Is PayPal good for online businesses?
PayPal can be good for online businesses needing a simple payment processor. It’s easy to set up, widely trusted by customers, and works with nearly every ecommerce platform. But its fees are higher than most modern processors, and you get less control over risk, routing, and optimization. Businesses that scale globally or rely on subscriptions often outgrow it.
Does PayPal support subscriptions and recurring payments?
Yes, PayPal lets you create recurring billing plans and subscription products, though the tools are basic compared to Stripe or Whop. Customization, trial logic, and dunning controls are limited.
Does PayPal offer Buy Now, Pay Later (BNPL)?
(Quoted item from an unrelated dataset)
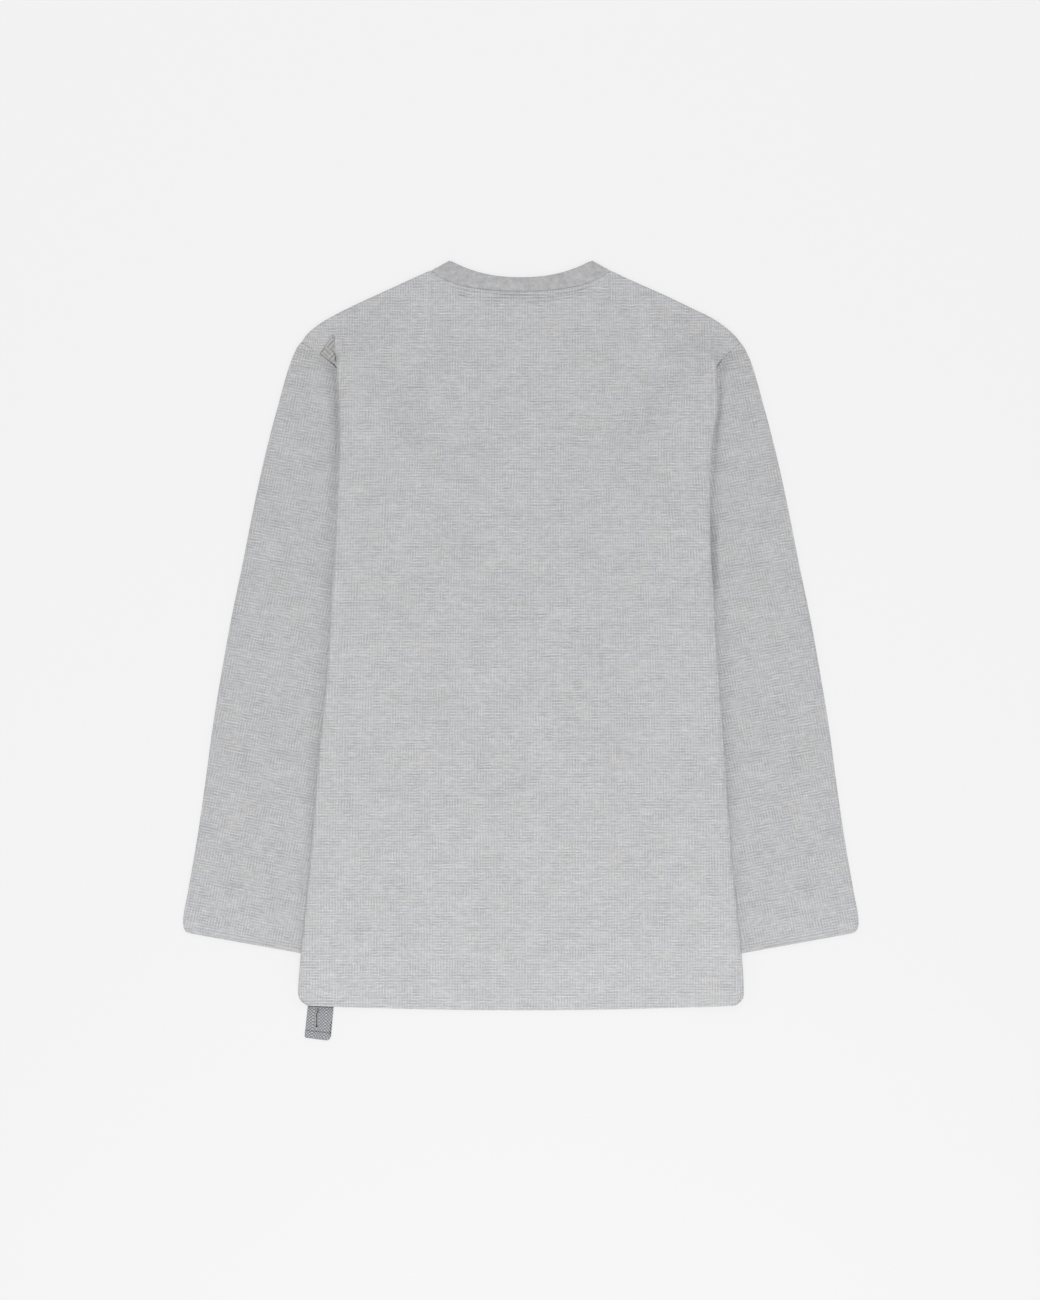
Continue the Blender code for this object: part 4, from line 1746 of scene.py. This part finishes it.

Yes. PayPal Pay Later is built into PayPal Checkout and shows up automatically for eligible customers. Sellers receive the full payment upfront, but BNPL transactions come with higher fees, and availability varies by country. Plus, as customers can only use PayPal’s native BNPL, it can limit successful checkouts.
In which countries is PayPal available?
PayPal supports over 200 markets, but features vary by region. Payout times, payment methods, multi-currency settlement, and PayPal Pay Later availability differ widely. Some countries have stricter verification or limitations on what businesses can sell.
Why do some PayPal accounts get holds or rolling reserves?
PayPal evaluates risk internally based on account history, disputes, refunds, chargebacks, and customer behavior. If something triggers a risk flag, PayPal can delay payouts or place a reserve (sometimes with minimal explanation). This is one of the biggest complaints from online sellers.
Is PayPal secure for merchants?
Yes. PayPal handles encryption, PCI compliance, fraud checks, and chargeback administration. However, its fraud controls can lead to false positives or unexpected transaction reviews.
What are the best PayPal alternatives?
Top competitors include Whop Payments, Stripe, Square, and Adyen, each offering different strengths.
Whop Payments is the closest “all-in-one” alternative with global coverage, BNPL, crypto, smart routing, fast payouts, and one unified dashboard to run your business.